Judge John Ott signed the order on Dec. 18, 2009, stating the local judges could not hear the case. The Alcovy Circuit is part of the 10th Judicial Administrative District, and Administrative Judge Stephens, chief judge of the Western Judicial Circuit including Athens-Clark County, appointed himself to hear the case on Dec. 21. Arrangements were made for the pleas to be taken in Athens on Jan. 8.
"I think justice was served in this case and we're happy that it is over with. I think it was a fair and appropriate outcome for what the three defendants did that night," Bright said.
The CPD report filed at the time of the incident stated that officers responded to 7121 Crestview Drive to find "beer cans strewn around the front yard." No one answered the knocking at the front door, but officers saw Roberts exit through the garage door and observed him to be "very intoxicated." He admitted to officers that there had been a verbal altercation between him and his brother-in-law and sister-in-law, but said "everything is fine."
Officers said minutes later a woman exited the residence holding a telephone and when officers attempted to ask her what had happened, she ignored them and continued talking on the telephone. "When speaking with the female, I noticed Mr. Roberts signaled something to the female, seemingly telling her not to say anything," the report stated.
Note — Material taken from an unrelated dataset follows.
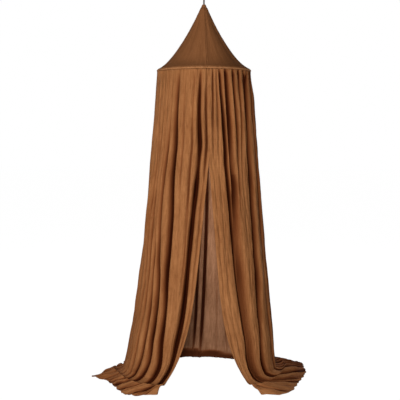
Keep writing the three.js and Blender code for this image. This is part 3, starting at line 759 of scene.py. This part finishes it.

Officers asked the woman, later identified as GiGi Cruikshank, to go inside the residence so they could speak with her further, but the report indicated she was reluctant to answer questions.
In the meantime, the report stated Roberts began to use "foul language and refused to cooperate with officers' orders." When officers attempted to handcuff him, the report stated he became "combative, by flailing ... his hands and continued to use foul language." He was eventually placed in the back of a patrol vehicle.
Officers persisted in speaking with Mrs. Cruikshank, but she refused to tell them where her husband was. Another officer began searching the house and found James Kevin Cruikshank in a back bedroom. The report described his behavior as "very aggressive and combative."
When officers attempted to arrest Cruikshank, he became more irate and began fighting, requiring the use of a Taser on him, as well as physical blows, before he could be placed in handcuffs, the report stated. While officers were attempting to handcuff him, Mrs. Cruikshank tried to intervene, and despite repeated warnings, she persisted and was placed under arrest, as well, according to the report.
Mr. Cruikshank was ultimately Tasered a second time after he had been removed from the patrol unit for medical personnel to check him and then refused to get back into the vehicle.
Meanwhile, Capes, the mother of Mrs. Cruikshank and Judge Roberts, arrived on the scene and, according to the incident report, "exited her vehicle and approached officers in an aggressive manner. She was redirected several times to return to her vehicle; however, she refused." She was also placed under arrest.